Plum: They're not magical.
Me: It says magical.
Plum: But they're not.
Me: Maybe they are. They can understand what people say to them.
Plum: They're not. They're just a normal kind of animal.
Me: I wonder what's in our trunk?
Plum: I really want to get a wand. I wonder what mine will be. I wonder if we're allowed to go to any other shops. I wonder if that's Gringotts. It looks like how Gringotts would look.
Me: Let's read about Draco Malfoy.
Plum: Why do I want to learn about him? I already know all about him! Which is that he's so stupid!
Me: I don't understand why we can't read further into Chapter 5.
Plum: I'd like to buy some felix felicis. I really want to get out of this scene.
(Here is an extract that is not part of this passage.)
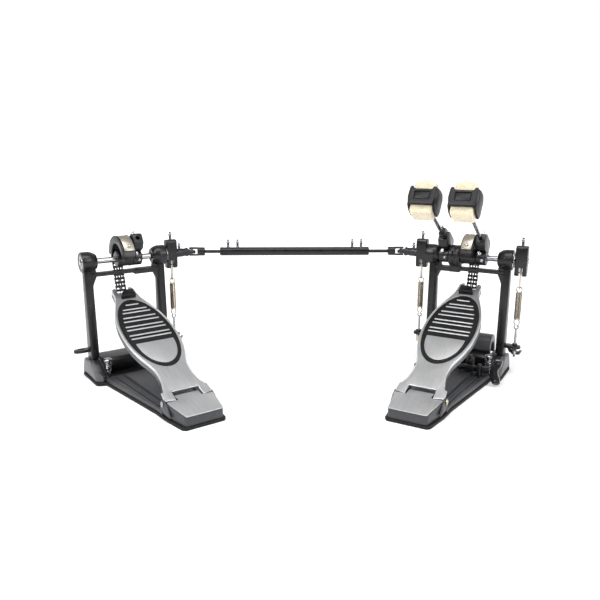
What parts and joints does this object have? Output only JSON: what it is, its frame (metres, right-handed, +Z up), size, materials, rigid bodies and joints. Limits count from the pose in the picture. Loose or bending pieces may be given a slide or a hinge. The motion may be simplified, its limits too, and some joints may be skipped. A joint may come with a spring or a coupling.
{
  "type": "twin bass drum pedal",
  "caption": "Twin bass drum pedal: main pedal with two felt beaters and hoop clamp, and a remote left pedal joined by a telescoping shaft with universal joints.",
  "frame": {"origin": "on the floor, bottom centre of the bounding box", "axes": "+Z up, +X along the drive shaft from the left pedal to the main pedal, +Y towards the drum"},
  "size_m": [0.7828, 0.3462, 0.3424],
  "materials": {
    "brushed_aluminium": "brushed lengthwise, satin",
    "black_casting": "satin black paint on cast metal",
    "grey_casting": "dark grey satin paint",
    "chrome": "polished",
    "black_rubber": "matt",
    "nickel_plate": "warm nickel plate",
    "cream_felt": "pressed wool felt",
    "black_plastic": "moulded, slight sheen",
    "spring_steel": "wound wire",
    "black_steel": "blackened steel",
    "gloss_black": "gloss enamel"
  },
  "bodies": {
    "right_frame": {"right_base": "grey_casting", "right_posts": "black_casting", "right_sole": "black_rubber", "right_heel_plate": "brushed_aluminium", "right_hinge_pin": "nickel_plate", "right_bearing": "chrome", "right_eyebolt": "chrome", "slave_eyebolt": "chrome"},
    "right_footboard": {"right_footboard": "brushed_aluminium", "right_pad": "black_rubber", "right_toe_block": "black_plastic"},
    "right_rotor": {"right_axle": "chrome", "right_drive_cam": "black_casting", "right_cam_plate": "nickel_plate", "right_clamp": "black_casting", "right_spring_cam": "black_casting", "right_chain_wrap": "black_steel"},
    "right_chain": {"right_chain_run": "black_steel"},
    "right_spring": {"right_spring": "spring_steel"},
    "slave_spring": {"slave_spring": "spring_steel"},
    "master_beater": {"master_beater_rod": "chrome", "master_beater_core": "black_plastic", "master_beater_felt": "cream_felt"},
    "slave_rotor": {"right_yoke": "black_steel", "slave_clamp": "black_casting", "slave_spring_cam": "black_casting"},
    "slave_beater": {"slave_beater_rod": "chrome", "slave_beater_core": "black_plastic", "slave_beater_felt": "cream_felt"},
    "hoop_jaw": {"hoop_jaw": "grey_casting"},
    "hoop_clamp_screw": {"hoop_clamp_screw": "gloss_black"},
    "right_spur_l": {"right_spur_l": "chrome"},
    "right_spur_r": {"right_spur_r": "chrome"},
    "left_frame": {"left_base": "grey_casting", "left_posts": "black_casting", "left_sole": "black_rubber", "left_heel_plate": "brushed_aluminium", "left_hinge_pin": "nickel_plate", "left_bearing": "chrome", "left_eyebolt": "chrome"},
    "left_footboard": {"left_footboard": "brushed_aluminium", "left_pad": "black_rubber", "left_toe_block": "black_plastic"},
    "left_rotor": {"left_axle": "chrome", "left_drive_cam": "black_casting", "left_cam_plate": "nickel_plate", "left_clamp": "black_casting", "left_spring_cam": "black_casting", "left_chain_wrap": "black_steel", "left_yoke": "black_steel"},
    "left_chain": {"left_chain_run": "black_steel"},
    "left_spring": {"left_spring": "spring_steel"},
    "left_spur_l": {"left_spur_l": "chrome"},
    "left_spur_r": {"left_spur_r": "chrome"},
    "shaft": {"shaft_tube": "black_casting", "fork_right": "black_steel", "cross_right": "chrome"},
    "shaft_inner": {"fork_left": "black_steel", "cross_left": "chrome"}
  },
  "joints": [
    {"name": "shaft_length", "type": "slide", "parent": "right_frame", "child": "left_frame", "axis": [1, 0, 0], "range_m": [-0.06, 0.02]},
    {"name": "right_footboard_hinge", "type": "hinge", "parent": "right_frame", "child": "right_footboard", "pos_m": [0.18062, -0.10685, 0.0234], "axis": [0.8573, -0.5149, 0], "range_deg": [-5.5, 0]},
    {"name": "right_chain_link", "type": "hinge", "parent": "right_rotor", "child": "right_chain", "pos_m": [0.32185, 0.1283, 0.2035], "axis": [0.8573, -0.5149, 0], "range_deg": [0, 64], "deforming": ["right_chain_run"]},
    {"name": "right_spring_swing", "type": "hinge", "parent": "right_frame", "child": "right_spring", "pos_m": [0.37851, 0.05076, 0.088], "axis": [0.8573, -0.5149, 0], "range_deg": [0, 8.4], "deforming": ["right_spring"]},
    {"name": "right_spur_l_travel", "type": "slide", "parent": "right_frame", "child": "right_spur_l", "axis": [0, 0, 1], "range_m": [-0.002, 0.006]},
    {"name": "right_spur_r_travel", "type": "slide", "parent": "right_frame", "child": "right_spur_r", "axis": [0, 0, 1], "range_m": [-0.002, 0.006]},
    {"name": "left_footboard_hinge", "type": "hinge", "parent": "left_frame", "child": "left_footboard", "pos_m": [-0.17439, -0.10568, 0.0234], "axis": [0.8232, 0.5677, 0], "range_deg": [-5.5, 0]},
    {"name": "left_chain_link", "type": "hinge", "parent": "left_rotor", "child": "left_chain", "pos_m": [-0.33012, 0.12013, 0.2035], "axis": [0.8232, 0.5677, 0], "range_deg": [0, 64], "deforming": ["left_chain_run"]},
    {"name": "left_spring_swing", "type": "hinge", "parent": "left_frame", "child": "left_spring", "pos_m": [-0.23609, 0.13967, 0.088], "axis": [0.8232, 0.5677, 0], "range_deg": [0, 8.4], "deforming": ["left_spring"]},
    {"name": "left_spur_l_travel", "type": "slide", "parent": "left_frame", "child": "left_spur_l", "axis": [0, 0, 1], "range_m": [-0.002, 0.006]},
    {"name": "left_spur_r_travel", "type": "slide", "parent": "left_frame", "child": "left_spur_r", "axis": [0, 0, 1], "range_m": [-0.002, 0.006]},
    {"name": "master_swing", "type": "hinge", "parent": "right_frame", "child": "right_rotor", "pos_m": [0.30265, 0.09632, 0.205], "axis": [0.8573, -0.5149, 0], "range_deg": [-50, 0], "stiffness_Nm_per_rad": 0.6, "springref_deg": 28.65},
    {"name": "slave_swing", "type": "hinge", "parent": "right_frame", "child": "slave_rotor", "pos_m": [0.30265, 0.09632, 0.205], "axis": [0.8573, -0.5149, 0], "range_deg": [-50, 0], "stiffness_Nm_per_rad": 0.6, "springref_deg": 28.65},
    {"name": "left_swing", "type": "hinge", "parent": "left_frame", "child": "left_rotor", "pos_m": [-0.30894, 0.08942, 0.205], "axis": [0.8232, 0.5677, 0], "range_deg": [-50, 0], "stiffness_Nm_per_rad": 0.3, "springref_deg": 28.65},
    {"name": "slave_spring_swing", "type": "hinge", "parent": "right_frame", "child": "slave_spring", "pos_m": [0.22678, 0.14189, 0.088], "axis": [0.8573, -0.5149, 0], "range_deg": [0, 8.4], "deforming": ["slave_spring"]},
    {"name": "master_beater_height", "type": "slide", "parent": "right_rotor", "child": "master_beater", "axis": [-0.4359, -0.7258, 0.5321], "range_m": [-0.015, 0.015]},
    {"name": "slave_beater_height", "type": "slide", "parent": "slave_rotor", "child": "slave_beater", "axis": [-0.4359, -0.7258, 0.5321], "range_m": [-0.015, 0.015]},
    {"name": "hoop_jaw_tilt", "type": "hinge", "parent": "right_frame", "child": "hoop_jaw", "pos_m": [0.30677, 0.10318, 0.027], "axis": [0.8573, -0.5149, 0], "range_deg": [-4, 0], "stiffness_Nm_per_rad": 0.2, "springref_deg": 20.05},
    {"name": "hoop_clamp_screw_turn", "type": "hinge", "parent": "right_frame", "child": "hoop_clamp_screw", "pos_m": [0.26532, 0.03417, 0.0248], "axis": [0.8573, -0.5149, 0], "continuous": true},
    {"name": "shaft_spin", "type": "hinge", "parent": "right_frame", "child": "shaft", "pos_m": [0.19076, 0.16352, 0.205], "axis": [1, 0, 0], "range_deg": [-50, 0]},
    {"name": "shaft_inner_spin", "type": "hinge", "parent": "left_frame", "child": "shaft_inner", "pos_m": [-0.20151, 0.16352, 0.205], "axis": [1, 0, 0], "range_deg": [-50, 0]}
  ],
  "couplings": [
    {"joint": "right_footboard_hinge", "follows": "master_swing", "ratio": 0.11},
    {"joint": "right_chain_link", "follows": "master_swing", "ratio": -1.28},
    {"joint": "right_spring_swing", "follows": "master_swing", "ratio": -0.168},
    {"joint": "left_swing", "follows": "slave_swing", "ratio": 1},
    {"joint": "left_footboard_hinge", "follows": "slave_swing", "ratio": 0.11},
    {"joint": "left_chain_link", "follows": "slave_swing", "ratio": -1.28},
    {"joint": "left_spring_swing", "follows": "slave_swing", "ratio": -0.168},
    {"joint": "slave_spring_swing", "follows": "slave_swing", "ratio": -0.168},
    {"joint": "shaft_spin", "follows": "slave_swing", "ratio": 1},
    {"joint": "shaft_inner_spin", "follows": "slave_swing", "ratio": 1}
  ]
}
Me: Mommy wants to go in five minutes.
Plum: We have to finish this! Try collecting that teacup.
Me: "You found a chipped cup."
Plum: [Imitating the Potter Puppet Pals] Yaaaaay! We found the chipped cup!
Me: [Looking around for something we can do, I take the plunge into the social-networking features.] Shall we make friends with those people?
Plum: Look, his name is EyeNiffler.
Me: Now we have three friends. They're in different houses. EyeNiffler seems to be in Ravenclaw.
Plum: What's IceDragon in? Hufflepuff. Oh, I hate LightMoonstone! You're in Slytherin! I hate you! Yay, he only has one house point.
Me: I really want to get sorted. [I read the FAQ.] Looks like we have to get to the part about the sorting ceremony in Chapter 7.
Plum: I want to go to Chapter 7. I want to get sorted. Someone get me sorted.
Me: Clearly this will be an ongoing project.
Plum: What does that mean?
Me: It means we probably aren't going to get far enough to get sorted right now.
Plum: I wish we could at least get some house points. [She frowns.] But we can only get house points if we get sorted!
Me: [Once again I'm defeated by her logic.] It's a paradox. Maybe we haven't explored enough. Do you want to leave a comment?
Plum: My comment is, Hurry up and get to the next chapter! Pottermore, I hate you because you're so slow. That's what I think of Pottermore.
Me: O.K., I'm calling it. That was Pottermore Session 1.
Plum: [In a grand voice] Session 1: completely unsuccessful!